Lawmakers discuss issues at Sibley
By Renae B. Vander Schaaf
Date Modified: 03/05/2013 9:15 AM
SIBLEY, Iowa — Less than a week before the 85th General Assembly began in Iowa, Sen. David Johnson and Rep. Jeff Smith spent an evening fielding questions from constituents attending Farmer's Night School in Sibley.
With a background in agriculture and another 16 years working on a dairy farm, Johnson is acquainted with issues that concern agriculture. He will be ranking member on Natural Resources, Education and Human Resources committees, and on Health and on Human Services Budget subcommittees.
"Iowa's natural resources are its soil and water," said Johnson. "We are at a critical turning point as environmental groups ramp up their demands while rural representation in the Legislature continues to wane. We need to adopt more conservation practices with the goal of keeping that raindrop where it falls."
Johnson said farmers need to appreciate the excellent leadership provided by Secretary of Agriculture Bill Northey and Iowa Department of Natural Resources director Chuck Gipp.
"The best way to keep regulatory agencies from overstepping is to be proactive," said Smith. "The ag community needs to stay aggressive in finding ways to improve their operations concerning water quality. If the ag community is working to improve their side of the equation then the regulatory agencies will have less of a need to step in."
Smith grew up on a farm near Plover. He farmed for a few years before becoming a farm and commercial lender and branch manager of a bank in Spirit Lake. His committee assignments include administration and rules, commerce, environmental protection, ethics, natural resources and is assistant majority leader.
It is a balancing act governing the many different segments of agriculture that occasionally are in conflict with each other. When conflicts occur, they need to be addressed with science-based research, Johnson said.
Smith said the free market will decide how production agriculture operates.
"There is a place and a market for all types of agriculture, but we also need to keep in mind that farmers in Iowa feed the world. We still need to pursue ways to increase crop and livestock production in a smart way. It is important that we understand this and make sure our government policies reflect this diversity."
Changes have occurred in Extension through budget cuts and programs.
"We cannot let ourselves lose sight of the mission of our land-grant university, Iowa State, at which Extension plays a key role," said Johnson. "In northwest Iowa, we are blessed to have the livestock and crop specialist we have since agriculture is the bedrock of our economy."

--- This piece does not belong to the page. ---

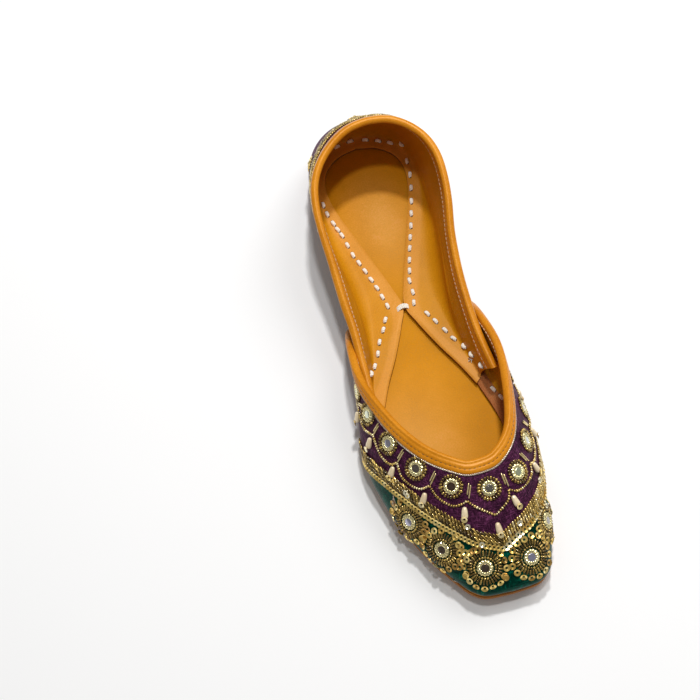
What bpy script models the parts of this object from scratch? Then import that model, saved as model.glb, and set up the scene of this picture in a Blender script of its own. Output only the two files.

Iowa is expected to have a $800 million budget surplus on June 30. Johnson says it will be a major accomplishment to stave off a spending spree. Instead he would rather see Iowa continue to work toward being financially secure to weather the next economic downturn.
"Once funding is appropriated, whether it is a new program or increase to a current program, it is practically impossible to eliminate or reduce that funding," said Smith. "Keeping Iowa competitive worldwide begins with balancing our budget and making sure we do not spend more than we take in."